• _Description of the task_: Using the data beneath this instruction, retype only the lines from the one that contains "for node in" down to the one that contains "# the body's shape, in mm", both included, exactly as they appear.

• _Data lines_:
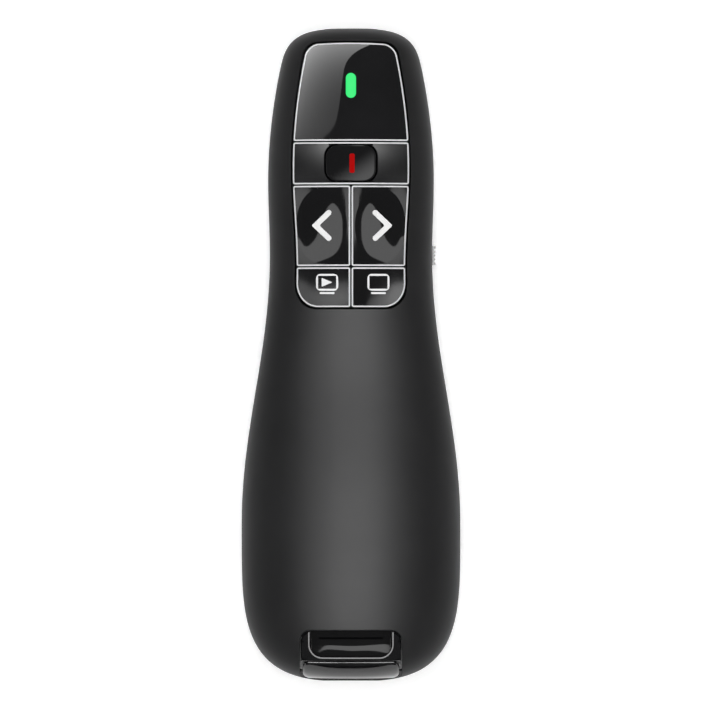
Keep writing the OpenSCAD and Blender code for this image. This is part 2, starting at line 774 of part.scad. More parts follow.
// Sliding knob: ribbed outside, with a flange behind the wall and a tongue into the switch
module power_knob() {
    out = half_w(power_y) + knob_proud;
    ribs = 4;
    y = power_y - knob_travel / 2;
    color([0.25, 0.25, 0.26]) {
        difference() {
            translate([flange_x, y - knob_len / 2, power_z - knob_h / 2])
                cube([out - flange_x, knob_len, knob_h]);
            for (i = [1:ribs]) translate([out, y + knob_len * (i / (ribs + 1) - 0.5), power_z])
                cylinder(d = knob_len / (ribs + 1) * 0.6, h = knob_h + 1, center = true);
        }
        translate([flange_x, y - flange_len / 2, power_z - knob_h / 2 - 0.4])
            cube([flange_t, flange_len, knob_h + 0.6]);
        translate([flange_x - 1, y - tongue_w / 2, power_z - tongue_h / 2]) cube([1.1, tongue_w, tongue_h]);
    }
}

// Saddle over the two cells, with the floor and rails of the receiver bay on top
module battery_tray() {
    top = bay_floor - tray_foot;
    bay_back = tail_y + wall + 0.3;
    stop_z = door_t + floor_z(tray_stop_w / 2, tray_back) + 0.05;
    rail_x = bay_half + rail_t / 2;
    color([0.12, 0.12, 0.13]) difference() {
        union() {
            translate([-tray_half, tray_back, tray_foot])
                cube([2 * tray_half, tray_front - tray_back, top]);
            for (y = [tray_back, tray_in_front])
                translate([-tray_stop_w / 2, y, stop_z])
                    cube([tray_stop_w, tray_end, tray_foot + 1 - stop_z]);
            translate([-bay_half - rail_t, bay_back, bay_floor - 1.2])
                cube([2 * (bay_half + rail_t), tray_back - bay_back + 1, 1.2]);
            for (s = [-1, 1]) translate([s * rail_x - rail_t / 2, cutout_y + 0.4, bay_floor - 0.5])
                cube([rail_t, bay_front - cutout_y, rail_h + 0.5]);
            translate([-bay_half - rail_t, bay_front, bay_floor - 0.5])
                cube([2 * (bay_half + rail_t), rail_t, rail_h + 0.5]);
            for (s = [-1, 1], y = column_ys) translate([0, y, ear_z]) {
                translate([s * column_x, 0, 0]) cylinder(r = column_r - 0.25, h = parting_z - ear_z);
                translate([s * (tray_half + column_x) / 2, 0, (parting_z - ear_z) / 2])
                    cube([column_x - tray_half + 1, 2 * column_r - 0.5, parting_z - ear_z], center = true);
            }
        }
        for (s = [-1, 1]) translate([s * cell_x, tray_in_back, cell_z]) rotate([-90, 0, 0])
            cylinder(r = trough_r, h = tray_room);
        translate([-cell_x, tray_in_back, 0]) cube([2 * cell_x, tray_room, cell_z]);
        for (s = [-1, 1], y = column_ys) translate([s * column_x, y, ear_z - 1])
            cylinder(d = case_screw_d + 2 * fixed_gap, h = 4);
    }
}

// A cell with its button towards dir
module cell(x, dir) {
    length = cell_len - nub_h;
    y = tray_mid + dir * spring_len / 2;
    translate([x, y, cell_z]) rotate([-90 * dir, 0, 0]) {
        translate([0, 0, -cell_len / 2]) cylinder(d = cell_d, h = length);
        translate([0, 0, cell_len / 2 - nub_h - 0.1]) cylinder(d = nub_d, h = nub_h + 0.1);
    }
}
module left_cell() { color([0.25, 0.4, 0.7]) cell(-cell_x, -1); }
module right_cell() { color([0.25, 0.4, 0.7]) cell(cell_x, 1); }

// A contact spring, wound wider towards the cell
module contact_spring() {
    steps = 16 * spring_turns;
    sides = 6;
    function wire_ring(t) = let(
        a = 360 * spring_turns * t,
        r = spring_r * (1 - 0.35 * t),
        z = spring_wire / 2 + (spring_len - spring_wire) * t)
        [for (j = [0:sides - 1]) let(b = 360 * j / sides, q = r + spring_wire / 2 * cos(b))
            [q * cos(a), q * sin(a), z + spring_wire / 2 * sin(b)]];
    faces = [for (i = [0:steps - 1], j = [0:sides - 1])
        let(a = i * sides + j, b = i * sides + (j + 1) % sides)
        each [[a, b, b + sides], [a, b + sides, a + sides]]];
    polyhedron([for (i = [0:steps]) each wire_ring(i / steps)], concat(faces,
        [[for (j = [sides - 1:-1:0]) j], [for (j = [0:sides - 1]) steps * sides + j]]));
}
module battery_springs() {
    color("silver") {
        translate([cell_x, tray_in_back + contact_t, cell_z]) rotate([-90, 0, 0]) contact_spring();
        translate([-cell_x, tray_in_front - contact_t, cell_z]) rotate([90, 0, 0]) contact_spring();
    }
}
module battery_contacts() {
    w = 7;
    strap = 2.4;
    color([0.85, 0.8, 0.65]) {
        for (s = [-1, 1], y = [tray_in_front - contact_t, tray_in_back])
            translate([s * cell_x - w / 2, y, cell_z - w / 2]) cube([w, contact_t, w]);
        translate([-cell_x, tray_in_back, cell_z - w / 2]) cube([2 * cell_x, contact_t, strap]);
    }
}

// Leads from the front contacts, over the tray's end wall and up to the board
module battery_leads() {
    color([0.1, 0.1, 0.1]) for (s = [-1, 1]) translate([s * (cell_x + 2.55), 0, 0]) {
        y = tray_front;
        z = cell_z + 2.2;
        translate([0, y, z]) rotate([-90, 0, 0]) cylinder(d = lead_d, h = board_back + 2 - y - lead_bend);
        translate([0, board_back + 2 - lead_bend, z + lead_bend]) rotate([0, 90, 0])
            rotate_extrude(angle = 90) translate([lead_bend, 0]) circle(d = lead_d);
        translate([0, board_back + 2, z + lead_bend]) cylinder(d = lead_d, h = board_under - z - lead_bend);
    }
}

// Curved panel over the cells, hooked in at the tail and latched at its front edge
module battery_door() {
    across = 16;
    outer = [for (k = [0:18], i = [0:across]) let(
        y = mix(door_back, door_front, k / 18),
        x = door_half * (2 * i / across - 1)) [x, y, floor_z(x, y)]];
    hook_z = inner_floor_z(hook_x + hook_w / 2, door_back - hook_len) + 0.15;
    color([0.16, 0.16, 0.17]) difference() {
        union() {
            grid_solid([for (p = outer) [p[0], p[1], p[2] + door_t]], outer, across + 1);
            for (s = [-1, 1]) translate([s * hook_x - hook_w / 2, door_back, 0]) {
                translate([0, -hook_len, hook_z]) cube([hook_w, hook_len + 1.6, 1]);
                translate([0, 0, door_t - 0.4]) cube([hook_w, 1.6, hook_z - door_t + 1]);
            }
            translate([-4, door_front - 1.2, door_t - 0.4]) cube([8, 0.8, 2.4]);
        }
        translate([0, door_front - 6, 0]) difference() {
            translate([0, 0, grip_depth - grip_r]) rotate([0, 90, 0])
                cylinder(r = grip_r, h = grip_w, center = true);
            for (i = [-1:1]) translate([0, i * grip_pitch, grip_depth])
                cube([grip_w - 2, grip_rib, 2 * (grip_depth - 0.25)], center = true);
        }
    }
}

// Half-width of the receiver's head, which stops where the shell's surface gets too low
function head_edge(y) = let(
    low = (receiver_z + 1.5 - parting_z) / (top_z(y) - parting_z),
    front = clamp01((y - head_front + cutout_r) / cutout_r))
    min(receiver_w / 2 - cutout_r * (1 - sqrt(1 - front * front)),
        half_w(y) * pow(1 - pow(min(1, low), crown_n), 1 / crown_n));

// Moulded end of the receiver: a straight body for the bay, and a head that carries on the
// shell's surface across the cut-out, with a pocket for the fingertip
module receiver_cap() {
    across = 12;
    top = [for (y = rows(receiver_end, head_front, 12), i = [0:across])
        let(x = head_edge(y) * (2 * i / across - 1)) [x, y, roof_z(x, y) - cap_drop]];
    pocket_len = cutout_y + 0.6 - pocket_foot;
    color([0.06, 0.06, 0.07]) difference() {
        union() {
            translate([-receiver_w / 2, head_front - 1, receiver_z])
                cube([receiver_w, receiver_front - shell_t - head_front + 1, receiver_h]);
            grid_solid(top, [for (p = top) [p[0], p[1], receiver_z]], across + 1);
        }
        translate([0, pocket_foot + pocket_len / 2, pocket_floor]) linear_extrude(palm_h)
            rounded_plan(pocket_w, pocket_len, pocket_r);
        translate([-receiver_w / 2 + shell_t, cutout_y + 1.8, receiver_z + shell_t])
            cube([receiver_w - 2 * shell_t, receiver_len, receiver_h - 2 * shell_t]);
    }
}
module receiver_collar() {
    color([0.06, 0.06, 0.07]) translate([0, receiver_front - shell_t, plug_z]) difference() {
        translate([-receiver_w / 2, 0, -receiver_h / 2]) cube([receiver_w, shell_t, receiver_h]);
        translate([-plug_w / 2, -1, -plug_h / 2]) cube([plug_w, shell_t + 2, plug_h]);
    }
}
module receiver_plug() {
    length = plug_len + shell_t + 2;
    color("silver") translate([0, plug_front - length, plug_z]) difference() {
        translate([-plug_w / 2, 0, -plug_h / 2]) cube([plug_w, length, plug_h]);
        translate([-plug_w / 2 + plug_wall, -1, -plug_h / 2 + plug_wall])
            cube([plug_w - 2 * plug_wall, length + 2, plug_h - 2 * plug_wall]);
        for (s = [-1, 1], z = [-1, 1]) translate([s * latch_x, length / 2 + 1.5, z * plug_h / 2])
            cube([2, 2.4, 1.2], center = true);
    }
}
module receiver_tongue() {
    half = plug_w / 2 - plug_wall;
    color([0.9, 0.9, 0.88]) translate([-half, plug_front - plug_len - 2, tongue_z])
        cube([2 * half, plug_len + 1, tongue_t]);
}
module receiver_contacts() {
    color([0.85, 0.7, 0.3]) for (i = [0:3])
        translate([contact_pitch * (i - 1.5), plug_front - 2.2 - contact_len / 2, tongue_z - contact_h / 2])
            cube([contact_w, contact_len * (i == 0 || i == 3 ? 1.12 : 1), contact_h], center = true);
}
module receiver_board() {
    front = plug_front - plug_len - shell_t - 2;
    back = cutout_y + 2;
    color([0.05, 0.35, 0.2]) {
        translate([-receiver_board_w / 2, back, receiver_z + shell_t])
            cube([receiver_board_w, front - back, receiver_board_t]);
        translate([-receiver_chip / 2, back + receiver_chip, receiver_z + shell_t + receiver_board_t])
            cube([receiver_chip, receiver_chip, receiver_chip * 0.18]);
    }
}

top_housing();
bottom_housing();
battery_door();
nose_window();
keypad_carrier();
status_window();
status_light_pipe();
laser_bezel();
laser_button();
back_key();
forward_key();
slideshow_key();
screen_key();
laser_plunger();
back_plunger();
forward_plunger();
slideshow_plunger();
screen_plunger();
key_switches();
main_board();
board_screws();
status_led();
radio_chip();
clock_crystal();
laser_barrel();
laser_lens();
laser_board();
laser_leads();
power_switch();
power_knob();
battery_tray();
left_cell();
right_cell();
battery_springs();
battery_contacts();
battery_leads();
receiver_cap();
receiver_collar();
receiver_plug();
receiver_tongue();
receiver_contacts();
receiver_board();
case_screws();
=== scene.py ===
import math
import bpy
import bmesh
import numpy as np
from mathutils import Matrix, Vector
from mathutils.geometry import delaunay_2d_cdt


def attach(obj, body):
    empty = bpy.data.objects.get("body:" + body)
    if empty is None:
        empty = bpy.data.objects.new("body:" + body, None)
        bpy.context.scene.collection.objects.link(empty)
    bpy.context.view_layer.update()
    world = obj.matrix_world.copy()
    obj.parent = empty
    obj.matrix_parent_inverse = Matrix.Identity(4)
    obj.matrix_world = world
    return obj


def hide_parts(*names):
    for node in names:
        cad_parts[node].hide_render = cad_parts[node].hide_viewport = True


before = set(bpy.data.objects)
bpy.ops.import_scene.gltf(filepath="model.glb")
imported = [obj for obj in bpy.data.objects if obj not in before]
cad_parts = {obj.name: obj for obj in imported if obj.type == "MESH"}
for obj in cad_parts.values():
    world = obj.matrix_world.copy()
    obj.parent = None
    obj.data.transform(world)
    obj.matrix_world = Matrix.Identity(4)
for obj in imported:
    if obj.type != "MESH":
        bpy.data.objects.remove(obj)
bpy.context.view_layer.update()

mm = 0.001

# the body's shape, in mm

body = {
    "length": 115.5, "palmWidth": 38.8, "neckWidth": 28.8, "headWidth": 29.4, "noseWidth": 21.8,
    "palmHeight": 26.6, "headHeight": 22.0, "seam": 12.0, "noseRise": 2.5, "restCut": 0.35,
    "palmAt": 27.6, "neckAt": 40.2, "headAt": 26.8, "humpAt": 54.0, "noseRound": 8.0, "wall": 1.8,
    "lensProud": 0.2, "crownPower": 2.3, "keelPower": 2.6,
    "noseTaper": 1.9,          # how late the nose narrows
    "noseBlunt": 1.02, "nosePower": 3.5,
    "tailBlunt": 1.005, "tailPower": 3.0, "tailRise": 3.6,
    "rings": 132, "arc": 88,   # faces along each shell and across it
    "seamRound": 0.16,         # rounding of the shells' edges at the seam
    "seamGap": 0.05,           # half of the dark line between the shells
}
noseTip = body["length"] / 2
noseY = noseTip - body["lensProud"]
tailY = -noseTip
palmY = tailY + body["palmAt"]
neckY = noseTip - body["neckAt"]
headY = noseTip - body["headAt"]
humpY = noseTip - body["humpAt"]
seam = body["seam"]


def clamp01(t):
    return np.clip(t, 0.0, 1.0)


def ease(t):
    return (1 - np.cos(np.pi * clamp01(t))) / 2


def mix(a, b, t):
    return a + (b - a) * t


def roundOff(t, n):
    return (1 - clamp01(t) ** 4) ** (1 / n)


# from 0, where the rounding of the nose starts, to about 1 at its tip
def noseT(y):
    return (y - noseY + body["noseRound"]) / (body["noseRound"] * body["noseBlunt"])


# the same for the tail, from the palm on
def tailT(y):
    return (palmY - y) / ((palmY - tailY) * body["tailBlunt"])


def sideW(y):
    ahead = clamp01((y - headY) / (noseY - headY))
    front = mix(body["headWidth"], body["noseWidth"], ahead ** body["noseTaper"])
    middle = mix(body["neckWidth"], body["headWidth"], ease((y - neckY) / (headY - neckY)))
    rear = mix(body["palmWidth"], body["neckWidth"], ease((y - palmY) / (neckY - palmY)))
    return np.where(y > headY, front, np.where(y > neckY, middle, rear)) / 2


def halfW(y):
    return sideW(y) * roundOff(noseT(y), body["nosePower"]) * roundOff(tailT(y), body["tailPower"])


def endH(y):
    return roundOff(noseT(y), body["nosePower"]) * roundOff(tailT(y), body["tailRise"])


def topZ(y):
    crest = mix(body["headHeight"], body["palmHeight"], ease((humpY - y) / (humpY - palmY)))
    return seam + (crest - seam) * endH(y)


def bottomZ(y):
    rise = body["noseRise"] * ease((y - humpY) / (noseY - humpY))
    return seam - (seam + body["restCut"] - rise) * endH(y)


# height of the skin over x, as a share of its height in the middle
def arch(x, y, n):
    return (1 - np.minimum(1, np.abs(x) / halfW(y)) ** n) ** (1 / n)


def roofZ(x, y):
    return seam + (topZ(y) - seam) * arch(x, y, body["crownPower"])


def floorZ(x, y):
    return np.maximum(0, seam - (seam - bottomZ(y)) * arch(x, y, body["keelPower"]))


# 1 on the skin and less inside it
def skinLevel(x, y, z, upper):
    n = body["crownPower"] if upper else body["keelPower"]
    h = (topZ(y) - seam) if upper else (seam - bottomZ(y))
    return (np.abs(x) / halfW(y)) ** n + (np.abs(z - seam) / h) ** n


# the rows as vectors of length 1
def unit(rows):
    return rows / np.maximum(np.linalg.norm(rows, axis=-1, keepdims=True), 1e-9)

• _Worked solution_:
    for node in names:
        cad_parts[node].hide_render = cad_parts[node].hide_viewport = True


before = set(bpy.data.objects)
bpy.ops.import_scene.gltf(filepath="model.glb")
imported = [obj for obj in bpy.data.objects if obj not in before]
cad_parts = {obj.name: obj for obj in imported if obj.type == "MESH"}
for obj in cad_parts.values():
    world = obj.matrix_world.copy()
    obj.parent = None
    obj.data.transform(world)
    obj.matrix_world = Matrix.Identity(4)
for obj in imported:
    if obj.type != "MESH":
        bpy.data.objects.remove(obj)
bpy.context.view_layer.update()

mm = 0.001

# the body's shape, in mm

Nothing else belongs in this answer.